Most of my injection experience is in optical lens, so stress (optical birefringence) is visible and to be avoided. We molded opthalmic lenses and magnifiers so we had high aspect ratio parts. We measured part deformation with a Wyco. We also added dyes to the products, mixing in the injection molding extruder only.

Typically we ran the injection mold mold near the Tg of the plastic, had long mold cooling times and pulled the part hot and then air cooled slowly. Naturally these were high $ parts so.....

To me the key is getting the resin into the injection mold quickly, slowing cooling to the Tg all the part and then cooling it slowly down to room temperature.
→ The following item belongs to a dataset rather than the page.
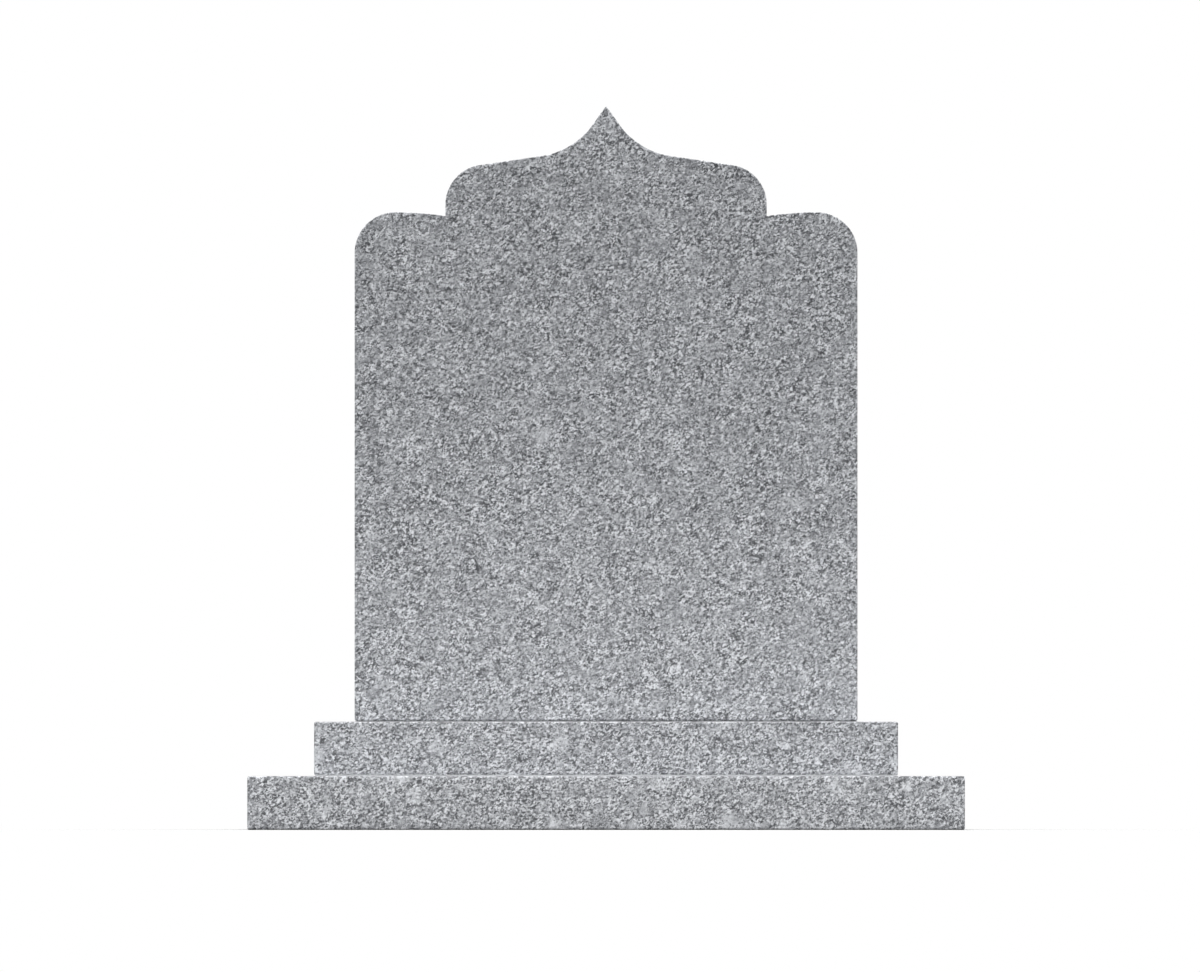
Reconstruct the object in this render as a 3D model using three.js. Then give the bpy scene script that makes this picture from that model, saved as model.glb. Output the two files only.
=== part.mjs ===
// Granite headstone: an upright tablet with an ogee crown, bedded on a stepped base of two slabs.
// Millimetres, +Z up. The origin is the middle of the lower base's underside, and the front faces -Y.
import {
  BoxGeometry,
  ExtrudeGeometry,
  Group,
  MathUtils,
  Mesh,
  MeshStandardMaterial,
  Shape,
  Vector2,
} from "three";

// Base slabs, each projecting beyond what it carries by the same ledge all round
const LOWER_BASE_WIDTH = 1000;
const UPPER_BASE_WIDTH = 815;
const UPPER_BASE_DEPTH = 300;
const SLAB_HEIGHT = 75;

// Tablet, measured up from its own foot
const TABLET_WIDTH = 703;
const TABLET_THICKNESS = 100;
const TABLET_HEIGHT = 860;

// Lower shoulders: a low sweep out of the notch, then a round corner down to the side
const LOWER_SHOULDER_HEIGHT = 711.3;
const LOWER_SHOULDER_RADIUS = 57;
const SWEEP_RUN = 35;
const SWEEP_RADIUS = 440;

// Crown: upright sides, round corners, sloping shoulders and a hollow flank up to the point
const CROWN_WIDTH = 449;
const NOTCH_HEIGHT = 706;
const CROWN_CORNER_HEIGHT = 770;
const CROWN_CORNER_RADIUS = 54;
const CROWN_SLOPE = MathUtils.degToRad(8.5);
const FLANK_SLOPE = MathUtils.degToRad(54.5);
const FLANK_RADIUS = 96;

// Every outer edge is eased, and the upright corners are a little rounder
const EASE = 1.5;
const EASE_SEGMENTS = 2;
const CORNER_RADIUS = 2.5;

// Setting compound in each bed, kept back a little from the faces of the block above
const BED_THICKNESS = 1;
const BED_SETBACK = 1;

// A chord stands in for its arc where they part by no more than this
const ARC_TOLERANCE = 0.08;

// Colours of the stone and of the compound between the blocks
const GRANITE_GREY = 0x9ea1a5;
const COMPOUND_WHITE = 0xe2e3e6;

// Points along the arc that rounds one corner of an outline, or the corner itself if it is sharp
function cornerPoints(before, { at, radius }, after) {
  if (radius === 0) return [at];
  const arriving = at.clone().sub(before).normalize();
  const leaving = after.clone().sub(at).normalize();
  const turn = Math.atan2(arriving.cross(leaving), arriving.dot(leaving));
  const start = at.clone().addScaledVector(arriving, -radius * Math.tan(Math.abs(turn) / 2));
  const inward = new Vector2(-arriving.y, arriving.x).multiplyScalar(Math.sign(turn) * radius);
  const centre = start.clone().add(inward);
  const step = 2 * Math.acos(1 - ARC_TOLERANCE / radius);
  const steps = Math.ceil(Math.abs(turn) / step);
  const along = (k) => start.clone().rotateAround(centre, (turn * k) / steps);
  return Array.from({ length: steps + 1 }, (_, k) => along(k));
}

// Closed outline through a list of corners, each rounded to its own radius
function roundedOutline(corners) {
  const points = corners.flatMap((bend, index) => {
    const before = corners.at(index - 1).at;
    const after = corners[(index + 1) % corners.length].at;
    return cornerPoints(before, bend, after);
  });
  return new Shape(points);
}

function corner(x, y, radius = 0) {
  return { at: new Vector2(x, y), radius };
}

// Front elevation of the tablet, from its right foot round over the point to its left foot
function tabletOutline() {
  const side = TABLET_WIDTH / 2;
  const crownSide = CROWN_WIDTH / 2;
  const rise = TABLET_HEIGHT - CROWN_CORNER_HEIGHT - crownSide * Math.tan(CROWN_SLOPE);
  const flankFootX = rise / (Math.tan(FLANK_SLOPE) - Math.tan(CROWN_SLOPE));
  const flankFootY = TABLET_HEIGHT - flankFootX * Math.tan(FLANK_SLOPE);
  const right = [
    corner(side, 0, CORNER_RADIUS),
    corner(side, LOWER_SHOULDER_HEIGHT, LOWER_SHOULDER_RADIUS),
    corner(crownSide + SWEEP_RUN, LOWER_SHOULDER_HEIGHT, SWEEP_RADIUS),
    corner(crownSide, NOTCH_HEIGHT),
    corner(crownSide, CROWN_CORNER_HEIGHT, CROWN_CORNER_RADIUS),
    corner(flankFootX, flankFootY, FLANK_RADIUS),
  ];
  const left = right.map(({ at, radius }) => corner(-at.x, at.y, radius)).reverse();
  return roundedOutline([...right, corner(0, TABLET_HEIGHT), ...left]);
}

// Plan of a base slab, centred on the origin
function slabOutline(width, depth) {
  const x = width / 2;
  const y = depth / 2;
  return roundedOutline([
    corner(x, -y, CORNER_RADIUS),
    corner(x, y, CORNER_RADIUS),
    corner(-x, y, CORNER_RADIUS),
    corner(-x, -y, CORNER_RADIUS),
  ]);
}

// Block of an outline's shape from z = 0 up to its thickness, with the edges of both faces eased
function easedBlock(outline, thickness) {
  const block = new ExtrudeGeometry(outline, {
    depth: thickness - 2 * EASE,
    bevelThickness: EASE,
    bevelSize: EASE,
    bevelOffset: -EASE,
    bevelSegments: EASE_SEGMENTS,
  });
  return block.translate(0, 0, EASE);
}

// Tablet stood upright on z = 0, midway between front and back
function tabletGeometry() {
  const slab = easedBlock(tabletOutline(), TABLET_THICKNESS);
  return slab.rotateX(Math.PI / 2).translate(0, TABLET_THICKNESS / 2, 0);
}

// Bed of compound from z = 0 up, under a block of this width and depth
function bedGeometry(width, depth) {
  const bed = new BoxGeometry(width - 2 * BED_SETBACK, depth - 2 * BED_SETBACK, BED_THICKNESS);
  return bed.translate(0, 0, BED_THICKNESS / 2);
}

function granite() {
  return new MeshStandardMaterial({ color: GRANITE_GREY, roughness: 0.55, metalness: 0 });
}

function settingCompound() {
  return new MeshStandardMaterial({ color: COMPOUND_WHITE, roughness: 0.9, metalness: 0 });
}

function piece(name, geometry, material) {
  const mesh = new Mesh(geometry, material);
  mesh.name = name;
  return mesh;
}

const lowerBaseDepth = UPPER_BASE_DEPTH + LOWER_BASE_WIDTH - UPPER_BASE_WIDTH;
const lowerSlab = easedBlock(slabOutline(LOWER_BASE_WIDTH, lowerBaseDepth), SLAB_HEIGHT);
const upperSlab = easedBlock(slabOutline(UPPER_BASE_WIDTH, UPPER_BASE_DEPTH), SLAB_HEIGHT);
const baseBed = bedGeometry(UPPER_BASE_WIDTH, UPPER_BASE_DEPTH);
const tabletBed = bedGeometry(TABLET_WIDTH, TABLET_THICKNESS);

// Pieces from the ground up, each with its height
const courses = [
  [piece("lower_base", lowerSlab, granite()), SLAB_HEIGHT],
  [piece("base_bed_joint", baseBed, settingCompound()), BED_THICKNESS],
  [piece("upper_base", upperSlab, granite()), SLAB_HEIGHT],
  [piece("tablet_bed_joint", tabletBed, settingCompound()), BED_THICKNESS],
  [piece("headstone_tablet", tabletGeometry(), granite()), TABLET_HEIGHT],
];

const headstone = new Group();
headstone.name = "headstone";
let standingHeight = 0;
for (const [mesh, height] of courses) {
  mesh.position.z = standingHeight;
  headstone.add(mesh);
  standingHeight += height;
}

export default headstone;
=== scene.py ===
"""Granite headstone: an ogee-headed tablet bedded on two base slabs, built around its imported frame."""

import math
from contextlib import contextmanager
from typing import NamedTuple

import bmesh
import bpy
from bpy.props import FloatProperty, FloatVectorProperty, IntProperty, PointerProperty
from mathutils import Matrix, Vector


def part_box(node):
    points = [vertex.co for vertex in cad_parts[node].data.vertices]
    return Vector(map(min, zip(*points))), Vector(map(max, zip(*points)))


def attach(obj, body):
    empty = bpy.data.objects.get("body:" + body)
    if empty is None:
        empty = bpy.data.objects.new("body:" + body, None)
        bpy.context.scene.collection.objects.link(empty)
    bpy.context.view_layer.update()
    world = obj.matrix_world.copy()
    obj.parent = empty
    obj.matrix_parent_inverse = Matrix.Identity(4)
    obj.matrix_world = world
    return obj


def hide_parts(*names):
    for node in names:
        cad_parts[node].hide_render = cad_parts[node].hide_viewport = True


bl_info = {
    "name": "Granite Headstone",
    "version": (1, 0, 0),
    "blender": (4, 5, 0),
    "location": "View3D > Sidebar > Headstone",
    "description": "Models a granite tablet with an ogee crown on a stepped base, in a plain white studio",
    "category": "Object",
}

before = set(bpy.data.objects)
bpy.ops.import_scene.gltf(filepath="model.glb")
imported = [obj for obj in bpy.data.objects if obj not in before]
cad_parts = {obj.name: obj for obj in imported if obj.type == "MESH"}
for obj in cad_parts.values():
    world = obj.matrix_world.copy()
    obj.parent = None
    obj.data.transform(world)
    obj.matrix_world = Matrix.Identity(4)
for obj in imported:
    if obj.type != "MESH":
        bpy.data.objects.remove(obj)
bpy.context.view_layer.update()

# Two places nearer than this are the same place, in metres
TOUCHING = 0.00001
# Cuts that one call of the subdivide operator makes at most
MOST_CUTS = 100
# A face whose normal has at least this much of an axis faces along it
SQUARE_ON = 0.999
# A face whose normal has less than this of the upright axis is steep
STEEP = 0.5
# Edges that the outline turns less than this at are dissolved
STRAIGHT_ON = math.radians(0.1)
# Faces round a corner of the tablet's head, and round its low sweeps
CORNER_STEPS = 20
SWEEP_STEPS = 8
# Distance between one node and the next in a node tree
NODE_SPACING = 200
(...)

If there was a way to injection a warm injection mold and then bring the temperature of the part down slowly and evenly at first and then speed it up this would be an asset. Naturally I have considered other ideas over the years. Air cooling could allow an on off approach to cooling, but I have set up a PET tape process with just air drying after the bath and the volume of high pressure air required to get significant cooling is costly.

Way back in 1990s, the suitcase shells were injected and kept in wooden fixtures. Thick section of PP and HDPE is immersed in warm water then in cold water. PP cane strapping were extruded into 70C water bath, we used to add soap solutions to keep the temperature maintained at 70C.

It is always improper to cool polymer drastically, there should be exponential cooling. Every cooling mechanism cools the surface of the component, and this in turn insulates the heat inside the component, this residue heat causes shrinkage and warpage.

Polypropylene Talc and glass fiber, Talc being the most notorious one. PP + 40% loaded talc with irregular sections where the thickest section is a 200mm, check it after 72hrs, the center would turn out to be brown and still burning.

I was doing a project for round of 750mm dia and 2500mm cylindrical piece of PP, we tried casting and extrusion processes. In extrusion process it came good where we were heating the surface of the extrudate at about 70 to 80 C, till the core of the PP solidifies. With the product we made washers, screws, bolts and they were used for conveyors, somehow it never worked with the too jealous people who thought that was impossible.

There are various methods followed by industry, depending on product, mold design, etc., but at the end what is the return of profit is considered.